<<<<
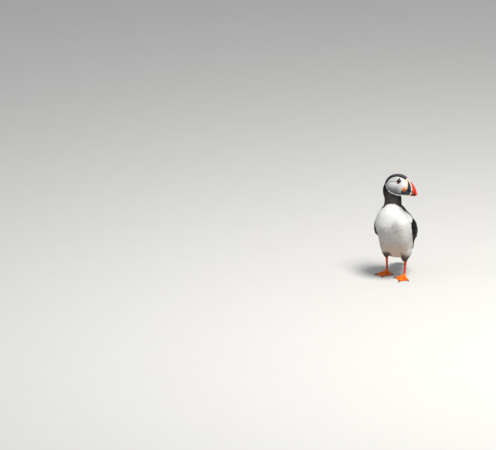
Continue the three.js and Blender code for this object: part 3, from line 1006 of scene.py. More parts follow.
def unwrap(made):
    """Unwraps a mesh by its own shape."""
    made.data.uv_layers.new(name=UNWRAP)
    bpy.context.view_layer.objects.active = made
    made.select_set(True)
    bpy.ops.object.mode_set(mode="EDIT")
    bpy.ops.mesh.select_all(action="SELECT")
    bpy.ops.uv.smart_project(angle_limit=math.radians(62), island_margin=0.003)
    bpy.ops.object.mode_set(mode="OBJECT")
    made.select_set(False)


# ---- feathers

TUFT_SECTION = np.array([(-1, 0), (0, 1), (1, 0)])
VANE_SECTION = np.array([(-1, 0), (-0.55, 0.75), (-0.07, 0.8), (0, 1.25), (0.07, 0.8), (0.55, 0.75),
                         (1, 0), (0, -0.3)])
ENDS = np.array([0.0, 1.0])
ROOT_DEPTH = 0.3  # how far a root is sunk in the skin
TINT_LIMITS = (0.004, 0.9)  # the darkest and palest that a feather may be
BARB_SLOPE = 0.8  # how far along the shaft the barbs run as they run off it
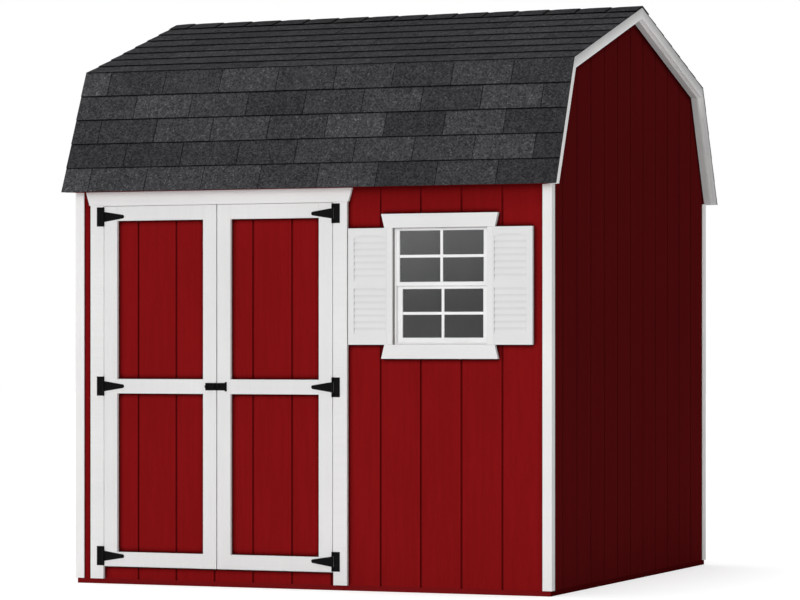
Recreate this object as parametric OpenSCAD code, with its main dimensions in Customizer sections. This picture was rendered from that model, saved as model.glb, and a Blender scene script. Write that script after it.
>>>>
▸ WORK TO DO
Give back the listing exactly, please, from its first line to the line containing "# ---- feathers", inclusive, and nothing past that line.

▸ SOLUTION TO THIS TASK
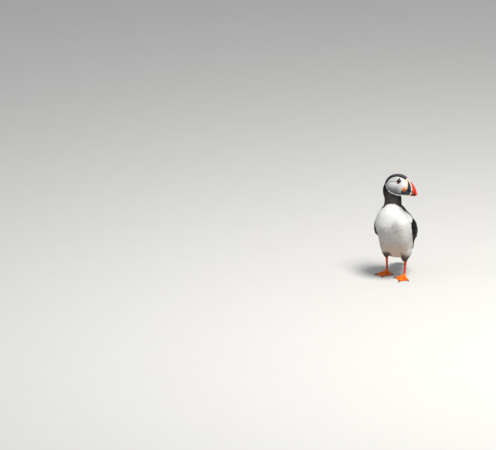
Continue the three.js and Blender code for this object: part 3, from line 1006 of scene.py. More parts follow.
def unwrap(made):
    """Unwraps a mesh by its own shape."""
    made.data.uv_layers.new(name=UNWRAP)
    bpy.context.view_layer.objects.active = made
    made.select_set(True)
    bpy.ops.object.mode_set(mode="EDIT")
    bpy.ops.mesh.select_all(action="SELECT")
    bpy.ops.uv.smart_project(angle_limit=math.radians(62), island_margin=0.003)
    bpy.ops.object.mode_set(mode="OBJECT")
    made.select_set(False)


# ---- feathers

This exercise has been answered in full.